- [DATA]:
####

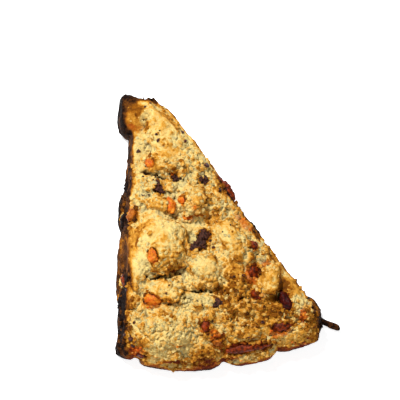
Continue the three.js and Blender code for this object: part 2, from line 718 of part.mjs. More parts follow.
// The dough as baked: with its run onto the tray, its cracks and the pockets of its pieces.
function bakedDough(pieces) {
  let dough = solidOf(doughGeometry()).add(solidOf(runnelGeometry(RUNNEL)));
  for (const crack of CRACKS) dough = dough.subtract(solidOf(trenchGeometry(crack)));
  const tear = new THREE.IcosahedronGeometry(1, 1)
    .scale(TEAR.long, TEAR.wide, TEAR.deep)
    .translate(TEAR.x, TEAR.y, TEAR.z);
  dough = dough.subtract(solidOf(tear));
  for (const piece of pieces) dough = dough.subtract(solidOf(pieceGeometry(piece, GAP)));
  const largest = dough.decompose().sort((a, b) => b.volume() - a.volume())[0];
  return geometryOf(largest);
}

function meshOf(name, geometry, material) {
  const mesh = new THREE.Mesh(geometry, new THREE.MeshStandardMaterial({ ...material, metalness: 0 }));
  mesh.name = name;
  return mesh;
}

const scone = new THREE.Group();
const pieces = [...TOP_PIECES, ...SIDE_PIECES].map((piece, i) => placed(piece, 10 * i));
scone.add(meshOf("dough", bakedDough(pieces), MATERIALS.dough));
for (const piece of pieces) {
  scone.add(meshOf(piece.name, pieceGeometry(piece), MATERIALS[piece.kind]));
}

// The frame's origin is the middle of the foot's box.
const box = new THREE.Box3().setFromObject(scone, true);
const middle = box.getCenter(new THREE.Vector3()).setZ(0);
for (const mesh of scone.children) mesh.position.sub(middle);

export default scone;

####

- [DIRECTIVE]: Show the data once more, exactly as it was written.

- [RESULT BELOW]:
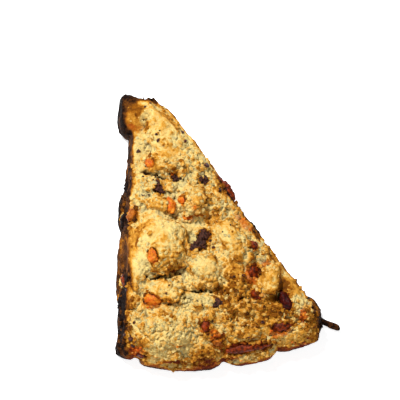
Continue the three.js and Blender code for this object: part 2, from line 718 of part.mjs. More parts follow.
// The dough as baked: with its run onto the tray, its cracks and the pockets of its pieces.
function bakedDough(pieces) {
  let dough = solidOf(doughGeometry()).add(solidOf(runnelGeometry(RUNNEL)));
  for (const crack of CRACKS) dough = dough.subtract(solidOf(trenchGeometry(crack)));
  const tear = new THREE.IcosahedronGeometry(1, 1)
    .scale(TEAR.long, TEAR.wide, TEAR.deep)
    .translate(TEAR.x, TEAR.y, TEAR.z);
  dough = dough.subtract(solidOf(tear));
  for (const piece of pieces) dough = dough.subtract(solidOf(pieceGeometry(piece, GAP)));
  const largest = dough.decompose().sort((a, b) => b.volume() - a.volume())[0];
  return geometryOf(largest);
}

function meshOf(name, geometry, material) {
  const mesh = new THREE.Mesh(geometry, new THREE.MeshStandardMaterial({ ...material, metalness: 0 }));
  mesh.name = name;
  return mesh;
}

const scone = new THREE.Group();
const pieces = [...TOP_PIECES, ...SIDE_PIECES].map((piece, i) => placed(piece, 10 * i));
scone.add(meshOf("dough", bakedDough(pieces), MATERIALS.dough));
for (const piece of pieces) {
  scone.add(meshOf(piece.name, pieceGeometry(piece), MATERIALS[piece.kind]));
}

// The frame's origin is the middle of the foot's box.
const box = new THREE.Box3().setFromObject(scone, true);
const middle = box.getCenter(new THREE.Vector3()).setZ(0);
for (const mesh of scone.children) mesh.position.sub(middle);

export default scone;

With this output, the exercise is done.